Tangible products—like a solar-powered hearing aid—may come from not-so-real particles. More particular, scientists analyze the behaviour of modern materials with the help of imaginary structures called quasiparticles. (1)
In physics, quasiparticles and collective excitations (which are closely related) are emergent phenomena that occur when a microscopically complicated system such as a solid behaves as if it contained different weakly interacting particles in free space. For example, as an electron travels through a semiconductor, its motion is disturbed in a complex way by its interactions with all of the other electrons and nuclei; however it approximately behaves like an electron with a different mass traveling unperturbed through free space. This “electron” with a different mass is called an “electron quasiparticle”. (2)

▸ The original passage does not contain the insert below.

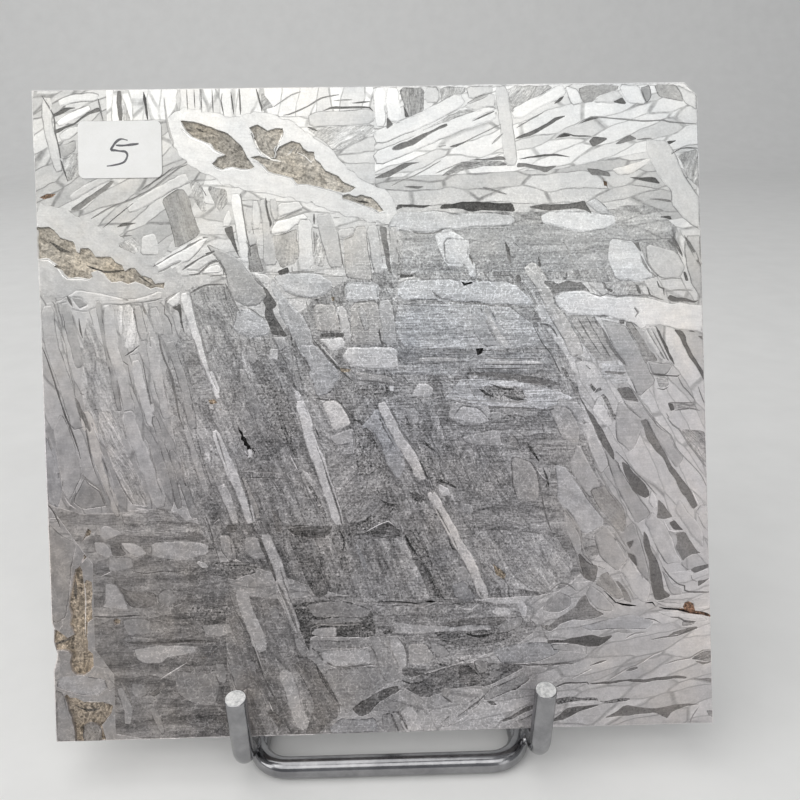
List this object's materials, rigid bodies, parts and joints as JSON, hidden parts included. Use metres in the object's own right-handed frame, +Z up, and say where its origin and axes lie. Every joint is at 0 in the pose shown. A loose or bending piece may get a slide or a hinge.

A dropleton or quantum droplet is an artificial quasiparticle, constituting a collection of electrons and places without them inside a semiconductor. Dropleton is the first known quasiparticle that behaves like a liquid.[1] The creation of dropletons was announced on 26 February 2014 in a Nature article, that presented evidence for the creation of dropletons in an electron–hole plasma inside a gallium arsenide quantum well by ultrashort laser pulses. (3)
So there you go.
Imaginary particles… explaining tangible things.
It sounds as illogical.
And it would be.
If the things we consider “imaginary” were indeed that…
If the things we consider “tangible” were indeed that…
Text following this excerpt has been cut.